The issue that is missed here is for what purpose the compiler is used. Will the code always be run in a hosted environment or is it used in a freestanding implementation (kernel and embedded stuff). The C standard makes a difference between the 2 but the compiler gurus apparently do not care.
As for D, Walter's list of constraints for a D compiler makes it imho impossible to use the language on smaller embedded platforms ring 0 mode x86.
That's why calling D a system language to be somehow disingenuous. Calling it an application language to be truer.

July 27, 2017
On Thursday, 27 July 2017 at 14:45:03 UTC, Steven Schveighoffer wrote:
> On 7/27/17 10:20 AM, Moritz Maxeiner wrote:
>> On Thursday, 27 July 2017 at 13:56:00 UTC, Steven Schveighoffer wrote:
>
>>> I'm fine with saying libraries or platforms that do not segfault when accessing zero page are incompatible with @safe code.
>> 
>> So we can't have @safe in shared libraries on Linux? Because there's no way for the shared lib author to know what programs using it are going to do.
>
> You can't guarantee @safe on such processes or systems. It has to be assumed by the compiler that your provided code doesn't happen.
>
> It's not that we can't have @safe because of what someone might do, it's that @safe guarantees can only work if you don't do such things.

Which essentially means that any library written in @safe D exposing a C API needs to write in big fat red letters "Don't do this or you break our safety guarantees".


> It is nice to be aware of these possibilities, since they could be an effective attack on D @safe code.

Well, yeah, that's the consequence of @safe correctness depending on UB always resulting in a crash.
July 27, 2017
On 07/25/2017 10:54 PM, Walter Bright wrote:
> On 7/25/2017 8:26 AM, Andrei Alexandrescu wrote:
>> A suite of safe wrappers on OS primitives might be useful.
> 
> The idea of fixing the operating system interface(s) has come up now and then. I've tried to discourage that on the following grounds:
> 
> 
> * We are not in the operating system business.
> 
> * Operating system APIs grow like weeds. We'd set ourselves an impossible task.
> 
> * It's a huge job simply to provide accurate declarations for the APIs.
> 
> * We'd have to write our own documentation for the operating system APIs.

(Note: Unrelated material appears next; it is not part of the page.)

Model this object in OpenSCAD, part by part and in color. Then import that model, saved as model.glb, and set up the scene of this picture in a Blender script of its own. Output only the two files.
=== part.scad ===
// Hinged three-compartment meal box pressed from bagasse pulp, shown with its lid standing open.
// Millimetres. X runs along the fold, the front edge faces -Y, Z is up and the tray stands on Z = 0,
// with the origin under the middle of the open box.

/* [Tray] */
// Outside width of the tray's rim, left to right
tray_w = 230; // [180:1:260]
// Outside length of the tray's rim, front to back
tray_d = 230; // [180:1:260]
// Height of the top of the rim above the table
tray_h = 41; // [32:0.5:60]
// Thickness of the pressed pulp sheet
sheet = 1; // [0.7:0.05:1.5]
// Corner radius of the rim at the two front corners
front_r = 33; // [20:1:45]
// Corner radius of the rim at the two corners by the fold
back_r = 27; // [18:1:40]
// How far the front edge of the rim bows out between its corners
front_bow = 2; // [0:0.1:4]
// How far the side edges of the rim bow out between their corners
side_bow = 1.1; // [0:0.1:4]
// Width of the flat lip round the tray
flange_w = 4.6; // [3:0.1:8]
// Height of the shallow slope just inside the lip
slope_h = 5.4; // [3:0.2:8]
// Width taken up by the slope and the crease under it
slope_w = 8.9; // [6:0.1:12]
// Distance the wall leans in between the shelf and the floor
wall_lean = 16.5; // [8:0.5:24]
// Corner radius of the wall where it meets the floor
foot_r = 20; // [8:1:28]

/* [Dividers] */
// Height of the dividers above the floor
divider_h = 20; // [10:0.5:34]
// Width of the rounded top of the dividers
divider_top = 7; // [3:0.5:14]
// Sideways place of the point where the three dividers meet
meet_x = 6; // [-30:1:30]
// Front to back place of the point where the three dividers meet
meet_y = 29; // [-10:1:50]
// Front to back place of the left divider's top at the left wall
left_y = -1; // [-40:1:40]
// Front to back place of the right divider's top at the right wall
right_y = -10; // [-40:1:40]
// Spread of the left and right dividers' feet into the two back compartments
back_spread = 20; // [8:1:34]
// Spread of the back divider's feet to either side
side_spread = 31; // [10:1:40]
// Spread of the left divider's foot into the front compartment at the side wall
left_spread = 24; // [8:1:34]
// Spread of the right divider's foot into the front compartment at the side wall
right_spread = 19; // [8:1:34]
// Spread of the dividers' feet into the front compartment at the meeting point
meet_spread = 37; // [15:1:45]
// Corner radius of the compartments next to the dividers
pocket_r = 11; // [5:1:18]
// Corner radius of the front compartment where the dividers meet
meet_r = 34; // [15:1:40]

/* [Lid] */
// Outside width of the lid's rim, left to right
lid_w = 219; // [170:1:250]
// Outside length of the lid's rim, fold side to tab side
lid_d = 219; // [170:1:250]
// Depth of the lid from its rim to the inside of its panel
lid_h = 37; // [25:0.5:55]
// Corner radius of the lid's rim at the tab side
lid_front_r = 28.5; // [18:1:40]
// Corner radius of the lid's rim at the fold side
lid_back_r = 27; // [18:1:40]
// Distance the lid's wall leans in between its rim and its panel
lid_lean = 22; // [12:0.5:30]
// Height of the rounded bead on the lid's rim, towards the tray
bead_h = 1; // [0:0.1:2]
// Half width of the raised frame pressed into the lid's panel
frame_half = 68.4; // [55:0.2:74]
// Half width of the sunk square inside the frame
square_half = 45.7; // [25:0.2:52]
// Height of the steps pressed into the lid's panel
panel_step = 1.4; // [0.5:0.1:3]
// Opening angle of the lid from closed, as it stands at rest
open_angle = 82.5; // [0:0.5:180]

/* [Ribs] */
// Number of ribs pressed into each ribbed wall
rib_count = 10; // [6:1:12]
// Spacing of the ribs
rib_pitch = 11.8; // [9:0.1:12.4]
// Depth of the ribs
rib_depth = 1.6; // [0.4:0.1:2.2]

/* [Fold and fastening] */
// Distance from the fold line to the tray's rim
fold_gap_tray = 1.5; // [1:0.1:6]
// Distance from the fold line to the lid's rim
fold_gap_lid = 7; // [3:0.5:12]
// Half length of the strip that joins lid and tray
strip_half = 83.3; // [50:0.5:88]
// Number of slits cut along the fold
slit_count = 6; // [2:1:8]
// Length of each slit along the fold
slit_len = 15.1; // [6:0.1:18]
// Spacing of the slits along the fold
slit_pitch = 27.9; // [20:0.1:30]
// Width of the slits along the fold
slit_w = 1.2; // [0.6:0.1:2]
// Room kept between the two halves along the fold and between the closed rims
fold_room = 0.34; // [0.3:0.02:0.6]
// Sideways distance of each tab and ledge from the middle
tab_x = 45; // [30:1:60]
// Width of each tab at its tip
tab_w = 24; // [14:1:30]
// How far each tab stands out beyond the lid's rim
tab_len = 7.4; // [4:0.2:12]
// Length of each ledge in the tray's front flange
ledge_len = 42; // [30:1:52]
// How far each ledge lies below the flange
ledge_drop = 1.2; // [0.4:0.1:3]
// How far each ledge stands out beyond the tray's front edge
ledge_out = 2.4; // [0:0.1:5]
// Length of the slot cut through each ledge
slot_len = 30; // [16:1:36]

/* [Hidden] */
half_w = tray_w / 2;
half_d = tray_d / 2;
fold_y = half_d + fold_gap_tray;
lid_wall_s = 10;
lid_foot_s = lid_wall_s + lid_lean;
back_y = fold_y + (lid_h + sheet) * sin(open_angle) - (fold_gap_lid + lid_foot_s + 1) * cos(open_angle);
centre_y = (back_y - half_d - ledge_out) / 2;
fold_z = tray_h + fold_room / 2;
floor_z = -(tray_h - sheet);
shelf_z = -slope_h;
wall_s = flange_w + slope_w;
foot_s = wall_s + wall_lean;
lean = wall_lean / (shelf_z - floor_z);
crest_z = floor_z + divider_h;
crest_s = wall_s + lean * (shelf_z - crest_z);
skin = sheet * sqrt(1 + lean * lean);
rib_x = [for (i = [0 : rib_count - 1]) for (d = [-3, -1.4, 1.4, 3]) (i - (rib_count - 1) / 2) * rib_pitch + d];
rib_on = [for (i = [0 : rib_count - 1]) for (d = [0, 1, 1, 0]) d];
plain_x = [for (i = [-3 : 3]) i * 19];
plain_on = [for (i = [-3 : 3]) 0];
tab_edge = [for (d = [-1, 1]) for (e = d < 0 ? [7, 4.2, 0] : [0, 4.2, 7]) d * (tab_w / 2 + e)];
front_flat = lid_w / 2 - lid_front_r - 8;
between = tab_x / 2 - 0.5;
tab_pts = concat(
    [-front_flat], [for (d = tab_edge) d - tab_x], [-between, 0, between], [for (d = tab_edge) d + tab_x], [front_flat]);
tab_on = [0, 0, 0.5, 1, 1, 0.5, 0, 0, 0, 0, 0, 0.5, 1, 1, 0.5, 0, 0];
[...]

It's hard enough writing such for Phobos.
> 
> * A lot are fundamentally unfixable, like free() and strlen().
> 
> * The API import files should be focused solely on direct access to the APIs, not adding a translation layer. The user of them will expect this.
> 
> * We already have safe wrappers for the commonly used APIs. For read(), there is std.stdio.

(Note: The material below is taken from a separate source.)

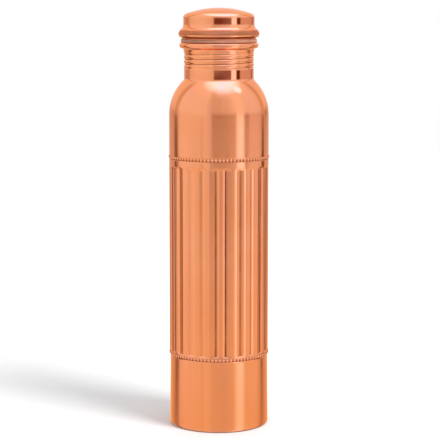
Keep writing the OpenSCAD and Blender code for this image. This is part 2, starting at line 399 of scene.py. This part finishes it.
def table_top(name):
    """Plain white table top, nearly matt."""
    material, tree, shader = new_material(name)
    set_inputs(shader, {"Specular IOR Level": 0.1})
    here = add_node(tree, "ShaderNodeTexCoord").outputs["Object"]
    grain = noise(tree, here, 40.0, 3.0, 0.5)
    shade = spread(tree, grain, 0.3, 0.7, 0.0, 1.0)
    colour = mix_colour(tree, shade, (0.80, 0.80, 0.80), (0.82, 0.82, 0.825))
    tree.links.new(colour, shader.inputs["Base Color"])
    tree.links.new(spread(tree, grain, 0.3, 0.7, 0.6, 0.7), shader.inputs["Roughness"])
    return material


# ---------------------------------------------------------------- relief of the bottle

def base_radius(z):
    """Radius of the bottle's wall between the foot's round and the shoulder, without beads and flutes."""
    band_top, step_up, step_down = LOWER_BEAD_Z - 1.6, 1.3, 1.2
    band = FOOT_R + (BAND_TOP_R - FOOT_R) * (z - FOOT_ROUND) / (band_top - FOOT_ROUND)
    if z < LOWER_BEAD_Z:
        step = float(smooth((z - (LOWER_BEAD_Z - RING_HALF_H)) / step_up))
        return min(band, FOOT_R) * (1 - step) + FLUTED_R * step
    step = float(smooth((z - (UPPER_BEAD_Z + 0.5)) / step_down))
    return FLUTED_R * (1 - step) + BODY_R * step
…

The standard library would not be in the position to provide such, but the project seems a good choice for a crowdsource and crowdmaintained library. -- Andrei


July 28, 2017
On 2017-07-27 13:46, Steven Schveighoffer wrote:

> So the result is that it will segfault. I don't see a problem with this. It's what I would have expected.

The problem is that behavior might change depending on which compiler is used because the code is not valid according to the specification.

-- 
/Jacob Carlborg
July 28, 2017
On Wednesday, 26 July 2017 at 17:48:21 UTC, Walter Bright wrote:
> On 7/26/2017 6:29 AM, Kagamin wrote:
>> Should we still try to mark them safe at all?
>
> Marking ones that are safe with @safe is fine. OS APIs pretty much never change.

New technologies and new features get introduced over time: 64 bit, ipv6, bitmap_v5, generally bigger data everywhere, and api changes accordingly and incorporates new features, and takes increasingly bigger arguments over time.